** BEGIN **

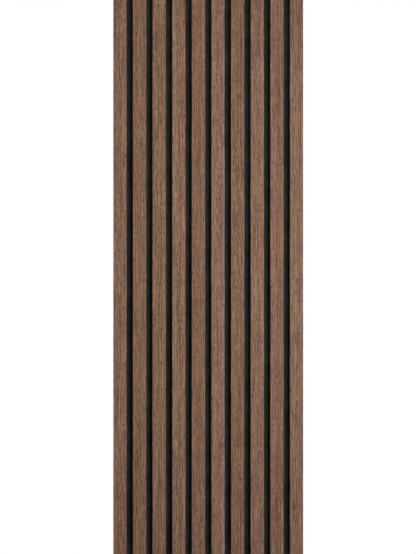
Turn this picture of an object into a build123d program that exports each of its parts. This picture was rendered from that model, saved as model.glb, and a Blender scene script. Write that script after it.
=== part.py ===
"""Slat wall panel: ten veneered fibreboard slats side by side on one felt sheet.

The panel is drawn as it hangs on a wall. X runs across the slats, Z runs up along
them, and the room is on the -Y side. The origin is the middle of the felt's back
face, which is glued or screwed to the wall. Each slat is a black fibreboard bar
with a strip of walnut veneer on its front. The slats are glued to the felt and
stapled through it from behind. All sizes are in millimetres.
"""

import os

from build123d import *

# Slat pattern across the panel
slat_count = 10
slat_width = 27.0
groove_width = 13.0

# Length, the same for slats and felt, because they are sawn together
panel_length = 1200.0

# Layers, from the wall outwards
felt_thickness = 9.0
core_thickness = 11.4
veneer_thickness = 0.6

# The felt stops this far inside the outer slats' sides
felt_inset = 0.5

# The veneer's two long front edges are sanded round
veneer_edge_radius = 0.3

# Flat wire staples that hold each slat from behind
staple_rows = 5
staple_end_distance = 60.0
staple_crown_length = 12.8
staple_leg_length = 14.0
staple_wire_thickness = 0.7
staple_wire_width = 1.2
staple_bend_radius = 0.3
staple_point_length = 0.9

# Each crown is pressed into a dimple in the felt, below its back face
staple_sink = 0.8
dimple_side_margin = 1.2

slat_pitch = slat_width + groove_width
panel_width = slat_count * slat_width + (slat_count - 1) * groove_width
felt_width = panel_width - 2 * felt_inset
panel_bottom = Plane.XY.offset(-panel_length / 2)
staple_row_spacing = (panel_length - 2 * staple_end_distance) / (staple_rows - 1)
crown_depth = staple_sink + staple_wire_thickness
dimple_length = staple_crown_length + 2 * dimple_side_margin
dimple_width = staple_wire_width + 2 * dimple_side_margin


def slat_centre(index):
    """X of a slat's middle, counting from 0 at the left side."""
    return (index - (slat_count - 1) / 2) * slat_pitch


def row_heights():
    """Z of each row of staples, from the bottom up."""
    first = -panel_length / 2 + staple_end_distance
    return [first + row * staple_row_spacing for row in range(staple_rows)]


def staple_spots(index):
    """Where the staples of one slat sit, as points on the felt's back face."""
    return [(slat_centre(index), 0, height) for height in row_heights()]


def make_staple():
    """One staple at X 0 and Z 0: a bent flat wire, its legs pointing to the room."""
    outer_x = staple_crown_length / 2
    inner_x = outer_x - staple_wire_thickness
    leg_x = (outer_x + inner_x) / 2
    crown_y = -staple_sink - staple_wire_thickness / 2
    tip_y = -staple_sink - staple_leg_length
    with BuildPart() as staple:
        with BuildLine() as bent_wire:
            FilletPolyline(
                (-leg_x, tip_y),
                (-leg_x, crown_y),
                (leg_x, crown_y),
                (leg_x, tip_y),
                radius=staple_bend_radius + staple_wire_thickness / 2,
            )
        with BuildSketch(Plane(bent_wire.line @ 0, x_dir=(1, 0, 0), z_dir=bent_wire.line % 0)):
            Rectangle(staple_wire_thickness, staple_wire_width)
        sweep()
        # Each leg is cut to a point on its inner side
        with BuildSketch(Plane.XY.offset(-staple_wire_width / 2)):
            with BuildLine():
                Polyline(
                    (outer_x, tip_y),
                    (inner_x, tip_y),
                    (inner_x, tip_y + staple_point_length),
                    close=True,
                )
            make_face()
            mirror(about=Plane.YZ)
        extrude(amount=staple_wire_width, mode=Mode.SUBTRACT)
    return staple.part


def make_slat_core(index, staple):
    """The fibreboard bar of one slat, with the slits that its staples made."""
    with BuildPart() as slat_core:
        with BuildSketch(panel_bottom):
            with Locations((slat_centre(index), -felt_thickness)):
                Rectangle(slat_width, core_thickness, align=(Align.CENTER, Align.MAX))
        extrude(amount=panel_length)
        with Locations(*staple_spots(index)):
            add(staple, mode=Mode.SUBTRACT)
    slat_core.part.label = f"slat_core_{index + 1:02d}"
    return slat_core.part


def make_slat_veneer(index):
    """The veneer strip on the front of one slat, its long front edges rounded."""
    with BuildPart() as slat_veneer:
        with BuildSketch(panel_bottom) as section:
            with Locations((slat_centre(index), -felt_thickness - core_thickness)):
                Rectangle(slat_width, veneer_thickness, align=(Align.CENTER, Align.MAX))
            fillet(section.vertices().group_by(Axis.Y)[0], veneer_edge_radius)
        extrude(amount=panel_length)
    slat_veneer.part.label = f"slat_veneer_{index + 1:02d}"
    return slat_veneer.part


def make_felt_backing(staple):
    """The felt sheet that carries all the slats, dimpled and pierced by the staples."""
    spots = [spot for index in range(slat_count) for spot in staple_spots(index)]
    with BuildPart() as felt_backing:
        with BuildSketch(panel_bottom):
            Rectangle(felt_width, felt_thickness, align=(Align.CENTER, Align.MAX))
        extrude(amount=panel_length)
        with BuildSketch(Plane.XZ):
            with Locations(*[(x, z) for x, y, z in spots]):
                SlotOverall(dimple_length, dimple_width)
        extrude(amount=crown_depth, mode=Mode.SUBTRACT)
        with Locations(*spots):
            add(staple, mode=Mode.SUBTRACT)
    felt_backing.part.label = "felt_backing"
    return felt_backing.part


def make_staples(staple):
    """All the staples of the panel, one loose solid each."""
    with BuildPart() as staples:
        for index in range(slat_count):
            with Locations(*staple_spots(index)):
                add(staple)
    staples.part.label = "staples"
    return staples.part


one_staple = make_staple()
pieces = [make_felt_backing(one_staple), make_staples(one_staple)]
for slat in range(slat_count):
    pieces.append(make_slat_core(slat, one_staple))
    pieces.append(make_slat_veneer(slat))

os.makedirs("parts", exist_ok=True)
for piece in pieces:
    export_step(piece, f"parts/{piece.label}.step")
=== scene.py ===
"""Slat wall panel: ten walnut-veneered slats on a black felt sheet, dressed for its picture."""

import math

import bpy
import numpy as np
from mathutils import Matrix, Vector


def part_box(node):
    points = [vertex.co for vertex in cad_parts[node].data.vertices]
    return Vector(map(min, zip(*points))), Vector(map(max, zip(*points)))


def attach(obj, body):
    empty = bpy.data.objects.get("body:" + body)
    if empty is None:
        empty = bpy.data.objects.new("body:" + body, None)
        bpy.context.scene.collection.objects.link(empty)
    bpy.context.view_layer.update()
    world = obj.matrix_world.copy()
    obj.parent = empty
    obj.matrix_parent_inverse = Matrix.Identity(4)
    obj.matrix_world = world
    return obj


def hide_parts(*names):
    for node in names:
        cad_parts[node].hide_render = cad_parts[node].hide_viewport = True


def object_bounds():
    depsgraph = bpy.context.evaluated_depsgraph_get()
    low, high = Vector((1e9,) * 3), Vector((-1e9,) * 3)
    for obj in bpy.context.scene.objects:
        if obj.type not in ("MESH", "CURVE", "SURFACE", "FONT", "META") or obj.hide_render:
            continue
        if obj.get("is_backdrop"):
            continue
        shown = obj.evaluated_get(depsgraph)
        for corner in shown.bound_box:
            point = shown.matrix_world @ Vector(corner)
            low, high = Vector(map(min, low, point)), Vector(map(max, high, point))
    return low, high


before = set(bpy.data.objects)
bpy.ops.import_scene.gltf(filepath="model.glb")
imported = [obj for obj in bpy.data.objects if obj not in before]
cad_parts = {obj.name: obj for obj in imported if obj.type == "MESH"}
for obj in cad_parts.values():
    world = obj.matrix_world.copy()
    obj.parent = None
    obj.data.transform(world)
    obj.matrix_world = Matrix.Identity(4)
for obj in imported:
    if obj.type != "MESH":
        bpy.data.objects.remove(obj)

cad_low, cad_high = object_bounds()

# Slat cores
# Ten bars of black-dyed fibreboard, ripped side by side out of one veneered board
# on a gang saw. They are glued to the felt, and sawn to length together with it.

MM = 0.001
core_names = sorted(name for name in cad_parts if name.startswith("slat_core_"))
core_boxes = [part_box(name) for name in core_names]
core_arris = 0.1 * MM
core_point_gap = 3 * MM
core_ring_gap = 12 * MM
core_map_rows = 7
core_end_rows = 0.6
board_black = (0.0105, 0.0102, 0.0100, 1)
board_clouded = (0.0145, 0.0140, 0.0135, 1)
board_heart = (0.019, 0.018, 0.017, 1)
board_fibre = (0.040, 0.036, 0.032, 1)
board_relief = 0.10 * MM

# A bar's bake map: margins as shares of the map, of a row and of the ends' row, the
# share of the map's width that an end takes, and what a hidden face keeps of its own
map_side_margin = 0.004
map_top_margin = 0.002
map_row_margin = 0.02
map_end_margin = 0.06
map_end_width = 0.49
map_hidden_width = 0.03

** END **

• Aim
In the listing above, reproduce the first line and each one after it through the line that contains "one felt sheet.".

• Exercise output
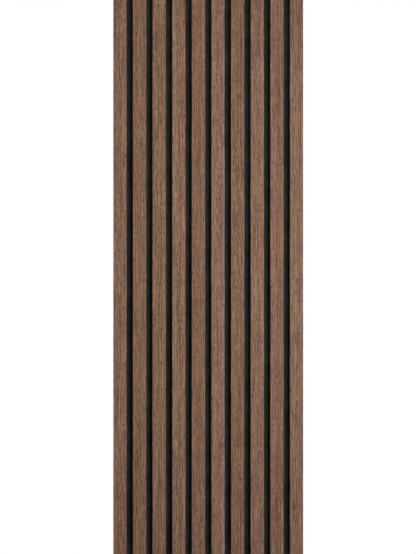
Turn this picture of an object into a build123d program that exports each of its parts. This picture was rendered from that model, saved as model.glb, and a Blender scene script. Write that script after it.
=== part.py ===
"""Slat wall panel: ten veneered fibreboard slats side by side on one felt sheet.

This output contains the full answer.